====== DATASET

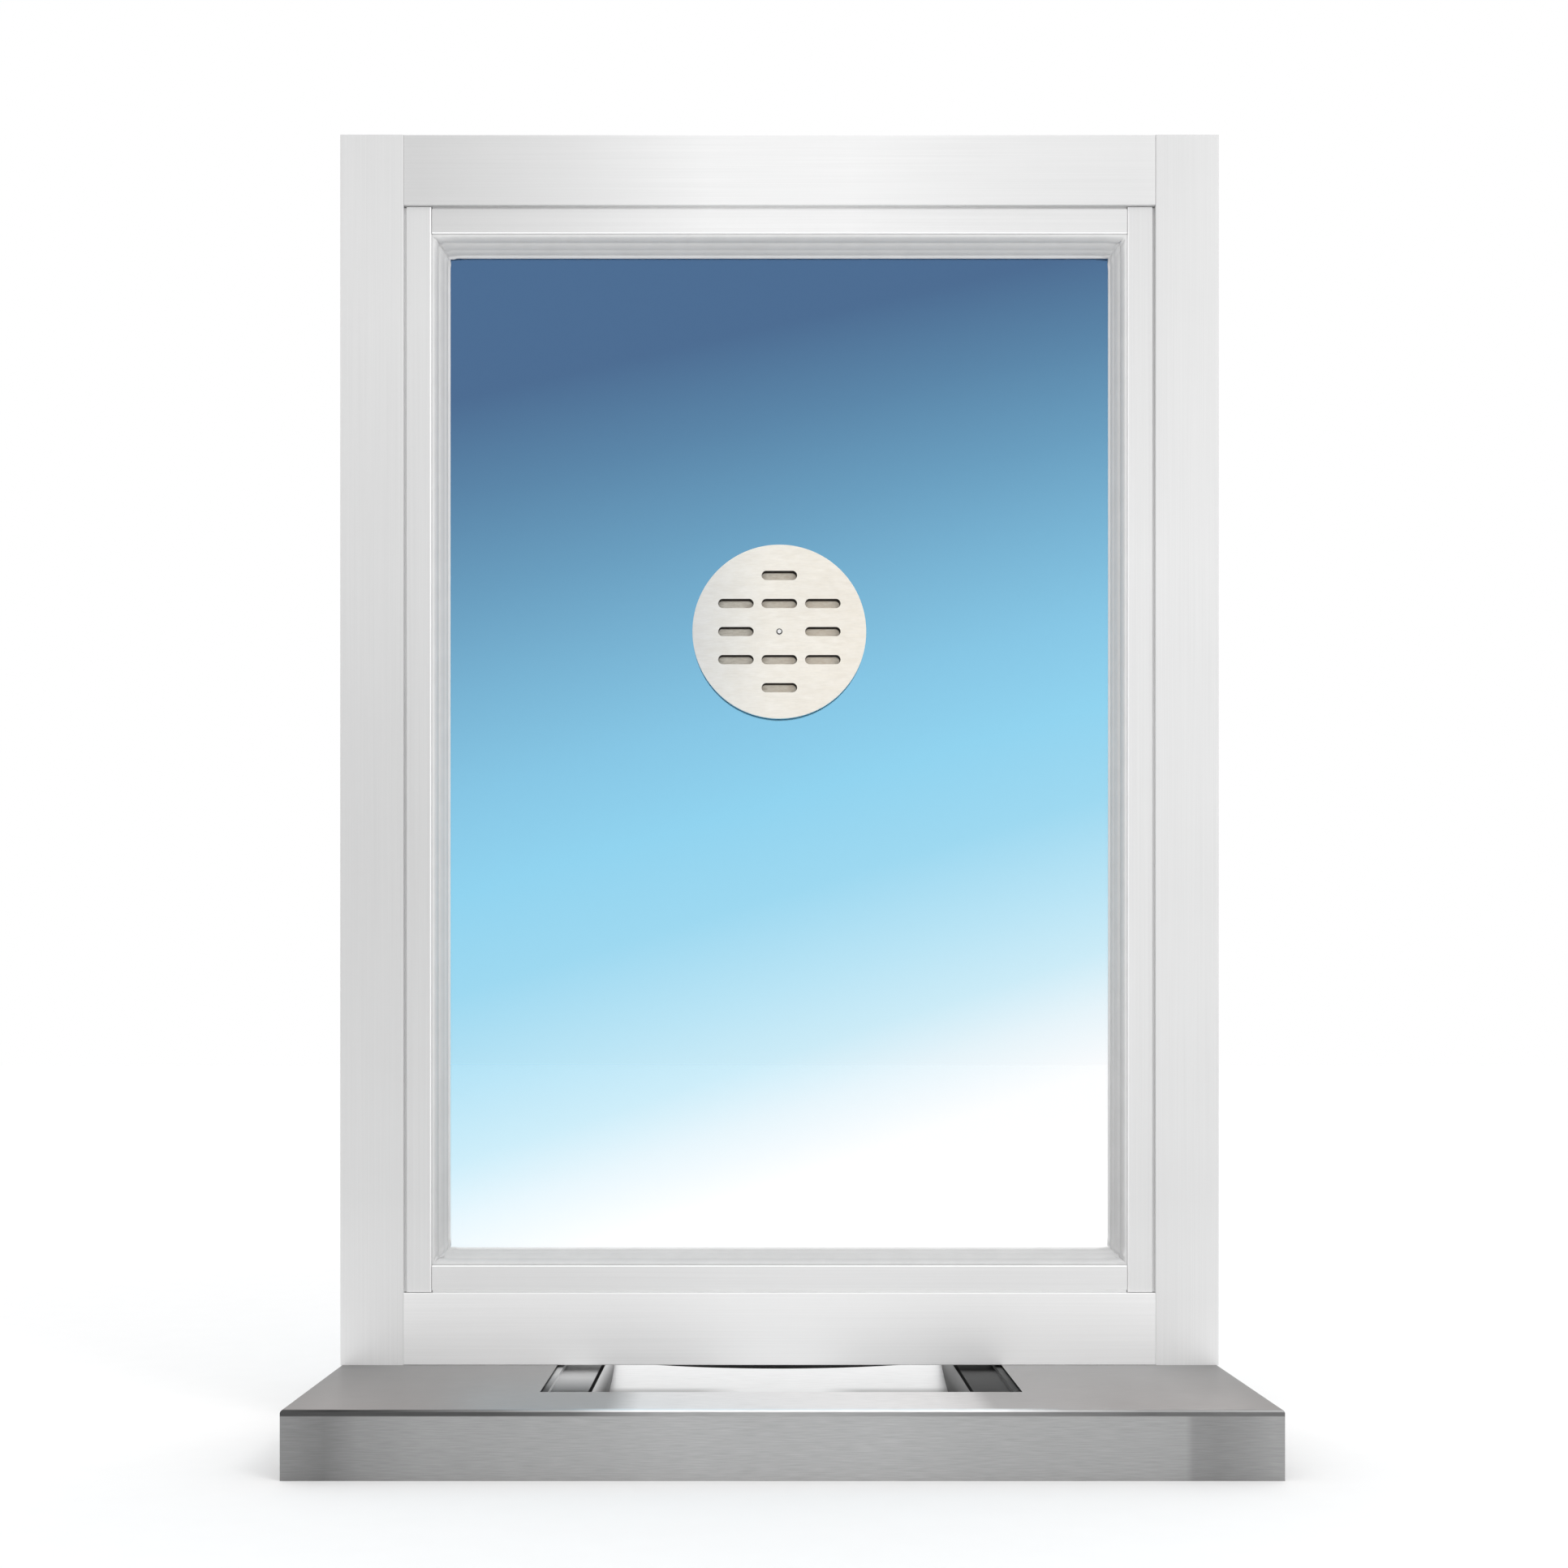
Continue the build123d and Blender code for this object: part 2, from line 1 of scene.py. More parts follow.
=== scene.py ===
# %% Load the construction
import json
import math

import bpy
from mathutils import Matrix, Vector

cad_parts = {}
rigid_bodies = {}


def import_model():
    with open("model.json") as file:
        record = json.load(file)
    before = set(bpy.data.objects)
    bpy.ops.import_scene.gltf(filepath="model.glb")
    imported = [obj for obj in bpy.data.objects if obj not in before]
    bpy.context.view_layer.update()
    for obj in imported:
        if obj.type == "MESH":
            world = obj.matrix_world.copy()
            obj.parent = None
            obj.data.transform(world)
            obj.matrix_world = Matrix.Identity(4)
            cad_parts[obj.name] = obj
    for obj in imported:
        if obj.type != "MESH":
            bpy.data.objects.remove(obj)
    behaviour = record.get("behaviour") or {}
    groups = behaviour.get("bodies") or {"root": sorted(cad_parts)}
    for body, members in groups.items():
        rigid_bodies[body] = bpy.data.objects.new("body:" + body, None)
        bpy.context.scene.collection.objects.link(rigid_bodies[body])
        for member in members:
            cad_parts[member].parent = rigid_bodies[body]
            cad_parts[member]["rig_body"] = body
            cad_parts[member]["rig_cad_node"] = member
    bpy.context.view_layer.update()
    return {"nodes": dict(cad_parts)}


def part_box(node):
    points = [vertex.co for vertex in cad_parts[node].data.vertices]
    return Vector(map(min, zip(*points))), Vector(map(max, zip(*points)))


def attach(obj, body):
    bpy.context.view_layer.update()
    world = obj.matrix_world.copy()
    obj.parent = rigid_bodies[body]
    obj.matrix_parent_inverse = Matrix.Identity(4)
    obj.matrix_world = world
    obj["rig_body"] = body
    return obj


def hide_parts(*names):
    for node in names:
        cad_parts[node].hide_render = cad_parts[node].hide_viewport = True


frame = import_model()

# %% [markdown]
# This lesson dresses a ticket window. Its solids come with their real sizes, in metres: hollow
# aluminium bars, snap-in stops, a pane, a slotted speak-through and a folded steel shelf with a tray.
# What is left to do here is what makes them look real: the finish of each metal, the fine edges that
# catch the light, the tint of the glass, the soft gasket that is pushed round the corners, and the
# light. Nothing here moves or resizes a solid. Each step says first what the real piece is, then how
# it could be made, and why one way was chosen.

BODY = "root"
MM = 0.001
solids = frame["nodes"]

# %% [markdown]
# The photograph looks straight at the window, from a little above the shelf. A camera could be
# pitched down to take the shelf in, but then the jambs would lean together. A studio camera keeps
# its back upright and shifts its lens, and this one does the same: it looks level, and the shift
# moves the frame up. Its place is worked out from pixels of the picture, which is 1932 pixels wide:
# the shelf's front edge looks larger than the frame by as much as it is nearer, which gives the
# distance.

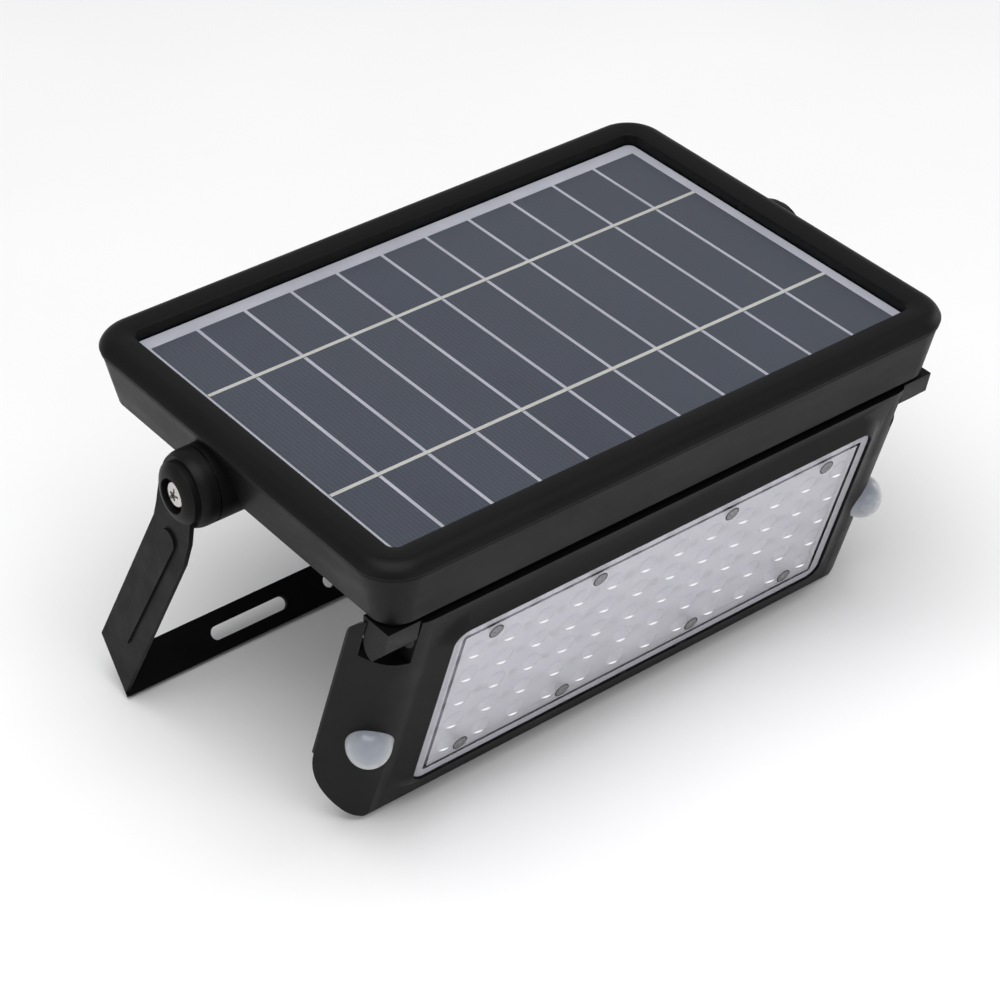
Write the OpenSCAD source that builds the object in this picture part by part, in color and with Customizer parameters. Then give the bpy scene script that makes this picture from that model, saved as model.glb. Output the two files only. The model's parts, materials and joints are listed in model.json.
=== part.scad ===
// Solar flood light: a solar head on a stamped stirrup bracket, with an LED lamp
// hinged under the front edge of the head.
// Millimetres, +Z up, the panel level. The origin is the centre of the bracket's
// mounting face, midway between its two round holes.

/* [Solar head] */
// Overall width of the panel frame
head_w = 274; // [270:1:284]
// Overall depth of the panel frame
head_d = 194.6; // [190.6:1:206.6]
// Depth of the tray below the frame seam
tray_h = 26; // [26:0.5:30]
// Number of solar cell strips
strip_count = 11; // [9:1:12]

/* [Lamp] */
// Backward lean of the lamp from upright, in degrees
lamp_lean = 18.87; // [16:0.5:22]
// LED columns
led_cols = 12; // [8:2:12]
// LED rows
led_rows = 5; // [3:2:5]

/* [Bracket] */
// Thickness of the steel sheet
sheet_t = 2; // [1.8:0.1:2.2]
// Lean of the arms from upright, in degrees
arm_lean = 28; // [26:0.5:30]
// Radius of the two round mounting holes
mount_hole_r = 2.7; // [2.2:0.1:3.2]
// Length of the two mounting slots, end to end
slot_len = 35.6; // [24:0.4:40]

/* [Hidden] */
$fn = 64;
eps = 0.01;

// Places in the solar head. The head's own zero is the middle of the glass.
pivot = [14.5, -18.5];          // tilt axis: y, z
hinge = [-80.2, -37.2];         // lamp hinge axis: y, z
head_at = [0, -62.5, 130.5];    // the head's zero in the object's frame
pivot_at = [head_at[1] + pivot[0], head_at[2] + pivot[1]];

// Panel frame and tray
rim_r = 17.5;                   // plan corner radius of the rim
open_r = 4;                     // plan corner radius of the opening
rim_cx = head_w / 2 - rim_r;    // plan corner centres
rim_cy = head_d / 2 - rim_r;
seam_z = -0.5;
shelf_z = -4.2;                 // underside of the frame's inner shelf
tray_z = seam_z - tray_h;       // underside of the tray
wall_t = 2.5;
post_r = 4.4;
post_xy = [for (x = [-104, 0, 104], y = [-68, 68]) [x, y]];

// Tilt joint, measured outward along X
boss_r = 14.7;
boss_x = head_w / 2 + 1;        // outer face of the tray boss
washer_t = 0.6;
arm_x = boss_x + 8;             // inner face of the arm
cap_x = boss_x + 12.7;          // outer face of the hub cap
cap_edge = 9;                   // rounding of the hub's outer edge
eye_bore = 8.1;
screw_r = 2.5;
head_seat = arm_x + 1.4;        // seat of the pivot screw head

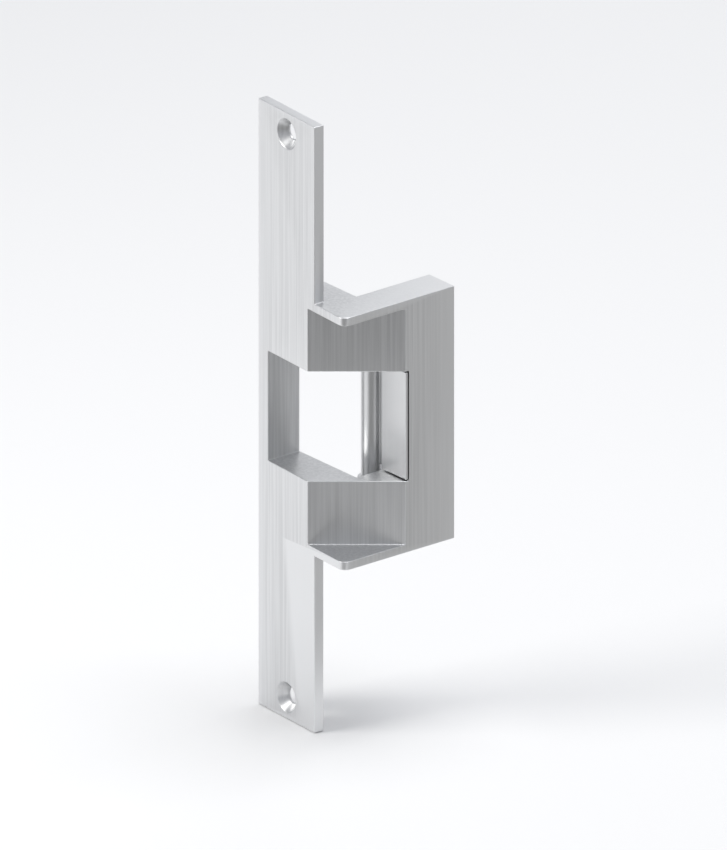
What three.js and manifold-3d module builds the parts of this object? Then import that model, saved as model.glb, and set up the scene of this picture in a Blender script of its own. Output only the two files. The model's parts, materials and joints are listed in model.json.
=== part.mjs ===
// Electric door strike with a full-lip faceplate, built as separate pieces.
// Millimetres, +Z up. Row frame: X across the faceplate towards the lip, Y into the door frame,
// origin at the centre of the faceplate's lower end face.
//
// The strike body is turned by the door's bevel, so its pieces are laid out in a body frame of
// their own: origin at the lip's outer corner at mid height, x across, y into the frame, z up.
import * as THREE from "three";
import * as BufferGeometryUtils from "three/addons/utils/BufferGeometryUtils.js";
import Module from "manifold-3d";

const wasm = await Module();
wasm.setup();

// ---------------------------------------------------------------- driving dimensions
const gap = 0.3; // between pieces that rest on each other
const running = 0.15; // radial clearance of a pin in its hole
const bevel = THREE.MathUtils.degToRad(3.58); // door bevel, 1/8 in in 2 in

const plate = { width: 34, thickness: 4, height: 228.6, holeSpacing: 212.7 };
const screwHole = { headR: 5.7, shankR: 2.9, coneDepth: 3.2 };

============

(WRITTEN INSTRUCTION):
Give every record again exactly, apart from the pictures, which stay out.

(ANSWER BELOW):
Continue the build123d and Blender code for this object: part 2, from line 1 of scene.py. More parts follow.
=== scene.py ===
# %% Load the construction
import json
import math

import bpy
from mathutils import Matrix, Vector

cad_parts = {}
rigid_bodies = {}


def import_model():
    with open("model.json") as file:
        record = json.load(file)
    before = set(bpy.data.objects)
    bpy.ops.import_scene.gltf(filepath="model.glb")
    imported = [obj for obj in bpy.data.objects if obj not in before]
    bpy.context.view_layer.update()
    for obj in imported:
        if obj.type == "MESH":
            world = obj.matrix_world.copy()
            obj.parent = None
            obj.data.transform(world)
            obj.matrix_world = Matrix.Identity(4)
            cad_parts[obj.name] = obj
    for obj in imported:
        if obj.type != "MESH":
            bpy.data.objects.remove(obj)
    behaviour = record.get("behaviour") or {}
    groups = behaviour.get("bodies") or {"root": sorted(cad_parts)}
    for body, members in groups.items():
        rigid_bodies[body] = bpy.data.objects.new("body:" + body, None)
        bpy.context.scene.collection.objects.link(rigid_bodies[body])
        for member in members:
            cad_parts[member].parent = rigid_bodies[body]
            cad_parts[member]["rig_body"] = body
            cad_parts[member]["rig_cad_node"] = member
    bpy.context.view_layer.update()
    return {"nodes": dict(cad_parts)}


def part_box(node):
    points = [vertex.co for vertex in cad_parts[node].data.vertices]
    return Vector(map(min, zip(*points))), Vector(map(max, zip(*points)))


def attach(obj, body):
    bpy.context.view_layer.update()
    world = obj.matrix_world.copy()
    obj.parent = rigid_bodies[body]
    obj.matrix_parent_inverse = Matrix.Identity(4)
    obj.matrix_world = world
    obj["rig_body"] = body
    return obj


def hide_parts(*names):
    for node in names:
        cad_parts[node].hide_render = cad_parts[node].hide_viewport = True


frame = import_model()

# %% [markdown]
# This lesson dresses a ticket window. Its solids come with their real sizes, in metres: hollow
# aluminium bars, snap-in stops, a pane, a slotted speak-through and a folded steel shelf with a tray.
# What is left to do here is what makes them look real: the finish of each metal, the fine edges that
# catch the light, the tint of the glass, the soft gasket that is pushed round the corners, and the
# light. Nothing here moves or resizes a solid. Each step says first what the real piece is, then how
# it could be made, and why one way was chosen.

BODY = "root"
MM = 0.001
solids = frame["nodes"]

# %% [markdown]
# The photograph looks straight at the window, from a little above the shelf. A camera could be
# pitched down to take the shelf in, but then the jambs would lean together. A studio camera keeps
# its back upright and shifts its lens, and this one does the same: it looks level, and the shift
# moves the frame up. Its place is worked out from pixels of the picture, which is 1932 pixels wide:
# the shelf's front edge looks larger than the frame by as much as it is nearer, which gives the
# distance.

Write the OpenSCAD source that builds the object in this picture part by part, in color and with Customizer parameters. Then give the bpy scene script that makes this picture from that model, saved as model.glb. Output the two files only. The model's parts, materials and joints are listed in model.json.
=== part.scad ===
// Solar flood light: a solar head on a stamped stirrup bracket, with an LED lamp
// hinged under the front edge of the head.
// Millimetres, +Z up, the panel level. The origin is the centre of the bracket's
// mounting face, midway between its two round holes.

/* [Solar head] */
// Overall width of the panel frame
head_w = 274; // [270:1:284]
// Overall depth of the panel frame
head_d = 194.6; // [190.6:1:206.6]
// Depth of the tray below the frame seam
tray_h = 26; // [26:0.5:30]
// Number of solar cell strips
strip_count = 11; // [9:1:12]

/* [Lamp] */
// Backward lean of the lamp from upright, in degrees
lamp_lean = 18.87; // [16:0.5:22]
// LED columns
led_cols = 12; // [8:2:12]
// LED rows
led_rows = 5; // [3:2:5]

/* [Bracket] */
// Thickness of the steel sheet
sheet_t = 2; // [1.8:0.1:2.2]
// Lean of the arms from upright, in degrees
arm_lean = 28; // [26:0.5:30]
// Radius of the two round mounting holes
mount_hole_r = 2.7; // [2.2:0.1:3.2]
// Length of the two mounting slots, end to end
slot_len = 35.6; // [24:0.4:40]

/* [Hidden] */
$fn = 64;
eps = 0.01;

// Places in the solar head. The head's own zero is the middle of the glass.
pivot = [14.5, -18.5];          // tilt axis: y, z
hinge = [-80.2, -37.2];         // lamp hinge axis: y, z
head_at = [0, -62.5, 130.5];    // the head's zero in the object's frame
pivot_at = [head_at[1] + pivot[0], head_at[2] + pivot[1]];

// Panel frame and tray
rim_r = 17.5;                   // plan corner radius of the rim
open_r = 4;                     // plan corner radius of the opening
rim_cx = head_w / 2 - rim_r;    // plan corner centres
rim_cy = head_d / 2 - rim_r;
seam_z = -0.5;
shelf_z = -4.2;                 // underside of the frame's inner shelf
tray_z = seam_z - tray_h;       // underside of the tray
wall_t = 2.5;
post_r = 4.4;
post_xy = [for (x = [-104, 0, 104], y = [-68, 68]) [x, y]];

// Tilt joint, measured outward along X
boss_r = 14.7;
boss_x = head_w / 2 + 1;        // outer face of the tray boss
washer_t = 0.6;
arm_x = boss_x + 8;             // inner face of the arm
cap_x = boss_x + 12.7;          // outer face of the hub cap
cap_edge = 9;                   // rounding of the hub's outer edge
eye_bore = 8.1;
screw_r = 2.5;
head_seat = arm_x + 1.4;        // seat of the pivot screw head

What three.js and manifold-3d module builds the parts of this object? Then import that model, saved as model.glb, and set up the scene of this picture in a Blender script of its own. Output only the two files. The model's parts, materials and joints are listed in model.json.
=== part.mjs ===
// Electric door strike with a full-lip faceplate, built as separate pieces.
// Millimetres, +Z up. Row frame: X across the faceplate towards the lip, Y into the door frame,
// origin at the centre of the faceplate's lower end face.
//
// The strike body is turned by the door's bevel, so its pieces are laid out in a body frame of
// their own: origin at the lip's outer corner at mid height, x across, y into the frame, z up.
import * as THREE from "three";
import * as BufferGeometryUtils from "three/addons/utils/BufferGeometryUtils.js";
import Module from "manifold-3d";

const wasm = await Module();
wasm.setup();

// ---------------------------------------------------------------- driving dimensions
const gap = 0.3; // between pieces that rest on each other
const running = 0.15; // radial clearance of a pin in its hole
const bevel = THREE.MathUtils.degToRad(3.58); // door bevel, 1/8 in in 2 in

const plate = { width: 34, thickness: 4, height: 228.6, holeSpacing: 212.7 };
const screwHole = { headR: 5.7, shankR: 2.9, coneDepth: 3.2 };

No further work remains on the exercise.